> The task
Which lines have the string "handed"? Copy all of them from the entries below.

> Source records
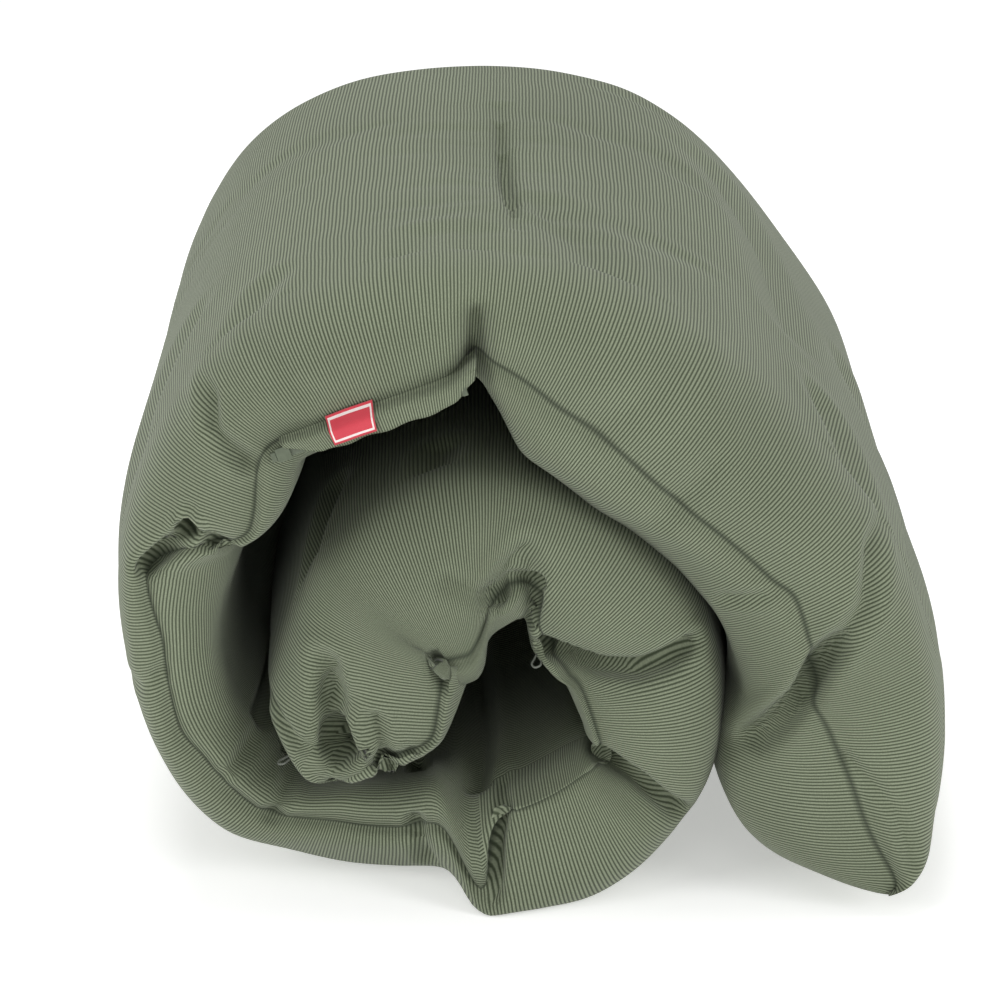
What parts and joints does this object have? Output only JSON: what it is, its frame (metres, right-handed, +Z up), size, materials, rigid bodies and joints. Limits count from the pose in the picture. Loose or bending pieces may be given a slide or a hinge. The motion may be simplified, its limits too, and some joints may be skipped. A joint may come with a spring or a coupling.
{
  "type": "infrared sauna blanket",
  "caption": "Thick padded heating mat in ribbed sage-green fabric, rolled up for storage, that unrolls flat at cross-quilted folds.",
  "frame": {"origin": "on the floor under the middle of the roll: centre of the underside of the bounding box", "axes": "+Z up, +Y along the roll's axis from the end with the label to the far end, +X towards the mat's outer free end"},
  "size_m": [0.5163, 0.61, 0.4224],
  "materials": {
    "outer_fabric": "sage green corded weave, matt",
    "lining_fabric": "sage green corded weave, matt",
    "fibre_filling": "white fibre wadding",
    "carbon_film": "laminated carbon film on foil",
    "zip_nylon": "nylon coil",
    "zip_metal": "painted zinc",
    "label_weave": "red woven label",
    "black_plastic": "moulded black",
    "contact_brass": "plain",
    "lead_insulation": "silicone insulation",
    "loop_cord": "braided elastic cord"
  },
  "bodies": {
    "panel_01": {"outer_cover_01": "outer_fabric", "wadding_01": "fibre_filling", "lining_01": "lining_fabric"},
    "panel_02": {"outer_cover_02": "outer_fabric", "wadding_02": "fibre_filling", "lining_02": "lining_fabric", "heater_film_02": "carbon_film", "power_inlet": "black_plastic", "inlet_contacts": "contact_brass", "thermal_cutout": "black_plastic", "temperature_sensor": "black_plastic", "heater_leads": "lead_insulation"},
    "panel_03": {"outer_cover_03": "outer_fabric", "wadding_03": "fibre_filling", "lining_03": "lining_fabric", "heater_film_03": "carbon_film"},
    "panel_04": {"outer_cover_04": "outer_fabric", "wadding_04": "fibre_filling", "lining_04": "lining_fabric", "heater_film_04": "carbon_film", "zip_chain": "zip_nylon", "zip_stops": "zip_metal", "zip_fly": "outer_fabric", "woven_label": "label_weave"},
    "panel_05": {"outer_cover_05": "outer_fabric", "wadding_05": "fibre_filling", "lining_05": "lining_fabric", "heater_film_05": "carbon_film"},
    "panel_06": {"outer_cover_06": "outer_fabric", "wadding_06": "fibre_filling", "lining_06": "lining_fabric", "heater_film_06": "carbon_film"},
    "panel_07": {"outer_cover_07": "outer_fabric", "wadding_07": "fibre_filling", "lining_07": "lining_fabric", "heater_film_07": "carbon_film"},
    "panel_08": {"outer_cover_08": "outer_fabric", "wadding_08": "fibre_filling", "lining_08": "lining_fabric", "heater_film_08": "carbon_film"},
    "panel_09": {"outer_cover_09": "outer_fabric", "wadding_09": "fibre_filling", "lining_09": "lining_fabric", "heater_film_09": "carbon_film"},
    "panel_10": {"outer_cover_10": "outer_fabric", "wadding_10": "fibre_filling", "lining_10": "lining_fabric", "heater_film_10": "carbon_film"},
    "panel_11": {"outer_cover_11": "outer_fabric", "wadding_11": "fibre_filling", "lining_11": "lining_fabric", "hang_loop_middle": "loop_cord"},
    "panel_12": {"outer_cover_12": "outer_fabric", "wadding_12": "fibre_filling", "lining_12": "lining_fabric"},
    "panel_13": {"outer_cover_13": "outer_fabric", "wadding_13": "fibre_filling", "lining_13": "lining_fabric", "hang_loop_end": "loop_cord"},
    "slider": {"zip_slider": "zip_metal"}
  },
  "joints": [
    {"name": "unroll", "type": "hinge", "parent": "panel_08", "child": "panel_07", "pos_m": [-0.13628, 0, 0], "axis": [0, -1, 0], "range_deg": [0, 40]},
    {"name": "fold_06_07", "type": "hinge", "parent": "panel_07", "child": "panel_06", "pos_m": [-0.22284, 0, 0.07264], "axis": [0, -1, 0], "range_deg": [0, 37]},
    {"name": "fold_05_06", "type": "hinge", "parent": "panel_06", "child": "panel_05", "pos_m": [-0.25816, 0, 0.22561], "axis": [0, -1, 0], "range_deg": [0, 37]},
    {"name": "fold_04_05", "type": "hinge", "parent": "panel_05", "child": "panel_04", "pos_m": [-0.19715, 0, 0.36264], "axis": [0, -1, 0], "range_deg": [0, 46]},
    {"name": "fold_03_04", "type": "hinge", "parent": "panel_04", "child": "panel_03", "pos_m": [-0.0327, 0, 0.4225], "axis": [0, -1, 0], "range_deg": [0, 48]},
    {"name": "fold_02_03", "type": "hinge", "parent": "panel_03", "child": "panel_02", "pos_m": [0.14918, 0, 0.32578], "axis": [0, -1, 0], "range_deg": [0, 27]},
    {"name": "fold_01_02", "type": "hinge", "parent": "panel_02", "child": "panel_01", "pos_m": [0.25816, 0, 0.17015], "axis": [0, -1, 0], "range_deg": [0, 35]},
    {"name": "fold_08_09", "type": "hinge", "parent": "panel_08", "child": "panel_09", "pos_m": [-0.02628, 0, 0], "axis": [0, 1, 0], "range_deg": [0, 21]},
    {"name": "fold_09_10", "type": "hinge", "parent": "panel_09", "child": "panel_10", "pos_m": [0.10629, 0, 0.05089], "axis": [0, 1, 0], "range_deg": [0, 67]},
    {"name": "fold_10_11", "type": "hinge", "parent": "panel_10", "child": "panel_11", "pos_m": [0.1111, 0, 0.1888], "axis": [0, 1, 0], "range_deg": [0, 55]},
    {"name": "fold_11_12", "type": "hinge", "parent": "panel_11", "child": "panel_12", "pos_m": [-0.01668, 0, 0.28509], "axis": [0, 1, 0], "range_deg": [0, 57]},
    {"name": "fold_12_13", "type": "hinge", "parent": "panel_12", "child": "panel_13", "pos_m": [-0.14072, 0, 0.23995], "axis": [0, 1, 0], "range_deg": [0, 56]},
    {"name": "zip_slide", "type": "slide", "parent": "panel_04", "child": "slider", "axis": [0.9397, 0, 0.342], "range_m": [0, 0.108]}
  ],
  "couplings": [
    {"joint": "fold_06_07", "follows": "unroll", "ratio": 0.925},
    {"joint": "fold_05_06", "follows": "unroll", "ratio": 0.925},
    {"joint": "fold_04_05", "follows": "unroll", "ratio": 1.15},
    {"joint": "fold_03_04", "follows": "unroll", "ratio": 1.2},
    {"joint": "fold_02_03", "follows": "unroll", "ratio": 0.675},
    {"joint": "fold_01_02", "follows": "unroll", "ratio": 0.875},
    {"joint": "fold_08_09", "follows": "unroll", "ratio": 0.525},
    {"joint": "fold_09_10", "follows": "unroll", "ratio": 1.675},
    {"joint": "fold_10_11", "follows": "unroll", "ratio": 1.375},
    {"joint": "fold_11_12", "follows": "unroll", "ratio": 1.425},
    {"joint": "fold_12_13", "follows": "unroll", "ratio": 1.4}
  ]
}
...
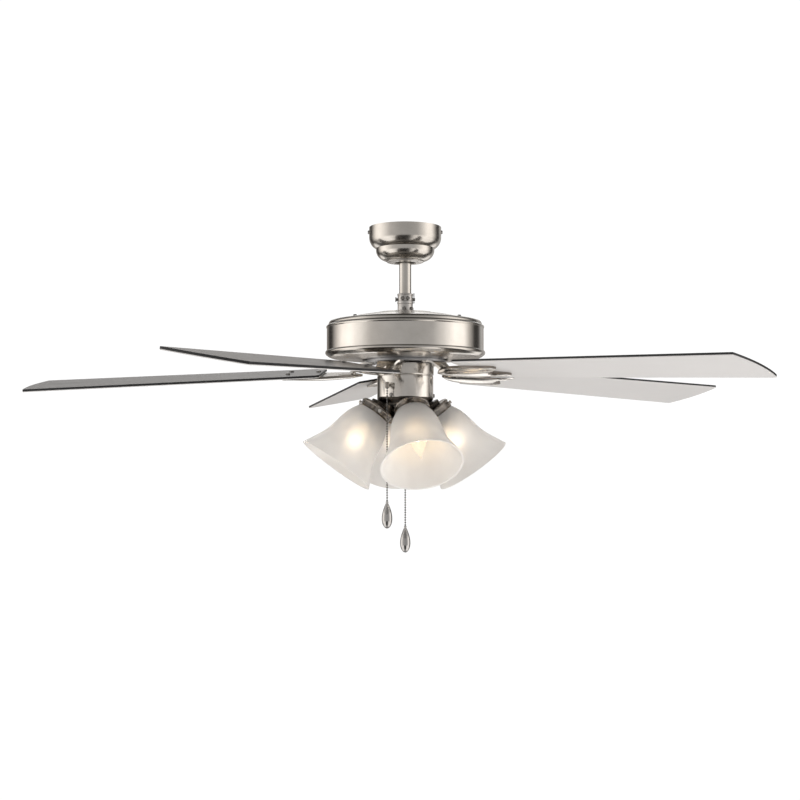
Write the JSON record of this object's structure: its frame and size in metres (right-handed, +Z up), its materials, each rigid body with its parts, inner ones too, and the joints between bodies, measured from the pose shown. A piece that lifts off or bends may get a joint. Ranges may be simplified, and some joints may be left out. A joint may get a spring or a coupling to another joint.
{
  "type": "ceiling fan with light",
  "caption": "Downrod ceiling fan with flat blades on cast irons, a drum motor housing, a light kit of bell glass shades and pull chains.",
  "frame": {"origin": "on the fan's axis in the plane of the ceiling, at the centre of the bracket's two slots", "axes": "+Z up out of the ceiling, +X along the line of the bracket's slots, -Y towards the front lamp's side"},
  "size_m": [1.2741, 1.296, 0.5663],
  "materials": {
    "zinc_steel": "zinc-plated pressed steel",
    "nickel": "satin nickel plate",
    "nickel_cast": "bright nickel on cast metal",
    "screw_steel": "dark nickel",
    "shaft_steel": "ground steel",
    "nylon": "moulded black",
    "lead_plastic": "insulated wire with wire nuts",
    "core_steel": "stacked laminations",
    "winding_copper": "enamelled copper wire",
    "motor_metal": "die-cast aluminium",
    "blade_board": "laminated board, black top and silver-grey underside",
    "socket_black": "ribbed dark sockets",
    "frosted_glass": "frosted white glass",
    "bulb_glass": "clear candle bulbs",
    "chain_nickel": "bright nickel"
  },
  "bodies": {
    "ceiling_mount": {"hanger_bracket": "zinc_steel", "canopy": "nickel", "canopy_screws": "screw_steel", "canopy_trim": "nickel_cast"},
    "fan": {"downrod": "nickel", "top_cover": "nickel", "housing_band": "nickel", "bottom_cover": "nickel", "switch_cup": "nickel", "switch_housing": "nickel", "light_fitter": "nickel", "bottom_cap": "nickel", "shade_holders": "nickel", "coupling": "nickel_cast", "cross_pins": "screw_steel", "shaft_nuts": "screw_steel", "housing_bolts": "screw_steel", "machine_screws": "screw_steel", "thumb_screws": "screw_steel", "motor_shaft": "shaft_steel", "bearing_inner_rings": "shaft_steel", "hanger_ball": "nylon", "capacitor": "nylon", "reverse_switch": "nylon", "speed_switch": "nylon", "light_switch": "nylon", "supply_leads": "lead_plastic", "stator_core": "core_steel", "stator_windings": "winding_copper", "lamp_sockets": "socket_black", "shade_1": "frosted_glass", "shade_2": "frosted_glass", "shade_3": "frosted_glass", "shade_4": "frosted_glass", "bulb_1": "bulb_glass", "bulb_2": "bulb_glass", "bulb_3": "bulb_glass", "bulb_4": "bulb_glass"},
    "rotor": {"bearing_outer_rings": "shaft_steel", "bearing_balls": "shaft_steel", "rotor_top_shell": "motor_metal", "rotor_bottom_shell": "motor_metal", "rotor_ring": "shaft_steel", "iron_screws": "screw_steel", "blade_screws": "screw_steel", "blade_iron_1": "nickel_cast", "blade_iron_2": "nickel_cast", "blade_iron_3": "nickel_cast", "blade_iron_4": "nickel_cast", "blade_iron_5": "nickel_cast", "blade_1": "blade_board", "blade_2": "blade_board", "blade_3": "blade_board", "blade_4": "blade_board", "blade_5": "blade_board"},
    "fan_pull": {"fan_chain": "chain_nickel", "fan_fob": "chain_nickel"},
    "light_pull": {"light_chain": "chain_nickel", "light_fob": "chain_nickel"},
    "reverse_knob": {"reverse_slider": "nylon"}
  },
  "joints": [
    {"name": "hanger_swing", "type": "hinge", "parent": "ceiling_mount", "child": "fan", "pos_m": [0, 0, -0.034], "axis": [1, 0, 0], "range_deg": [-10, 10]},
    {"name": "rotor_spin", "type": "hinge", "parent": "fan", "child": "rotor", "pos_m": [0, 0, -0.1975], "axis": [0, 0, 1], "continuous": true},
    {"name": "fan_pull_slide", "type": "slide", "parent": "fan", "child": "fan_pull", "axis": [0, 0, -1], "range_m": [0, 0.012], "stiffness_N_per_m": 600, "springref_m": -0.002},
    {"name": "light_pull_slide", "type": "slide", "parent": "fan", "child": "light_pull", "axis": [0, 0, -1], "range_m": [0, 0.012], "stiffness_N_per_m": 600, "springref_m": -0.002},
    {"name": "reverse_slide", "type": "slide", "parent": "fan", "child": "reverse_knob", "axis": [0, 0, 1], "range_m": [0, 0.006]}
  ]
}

> Finished answer
What parts and joints does this object have? Output only JSON: what it is, its frame (metres, right-handed, +Z up), size, materials, rigid bodies and joints. Limits count from the pose in the picture. Loose or bending pieces may be given a slide or a hinge. The motion may be simplified, its limits too, and some joints may be skipped. A joint may come with a spring or a coupling.
Write the JSON record of this object's structure: its frame and size in metres (right-handed, +Z up), its materials, each rigid body with its parts, inner ones too, and the joints between bodies, measured from the pose shown. A piece that lifts off or bends may get a joint. Ranges may be simplified, and some joints may be left out. A joint may get a spring or a coupling to another joint.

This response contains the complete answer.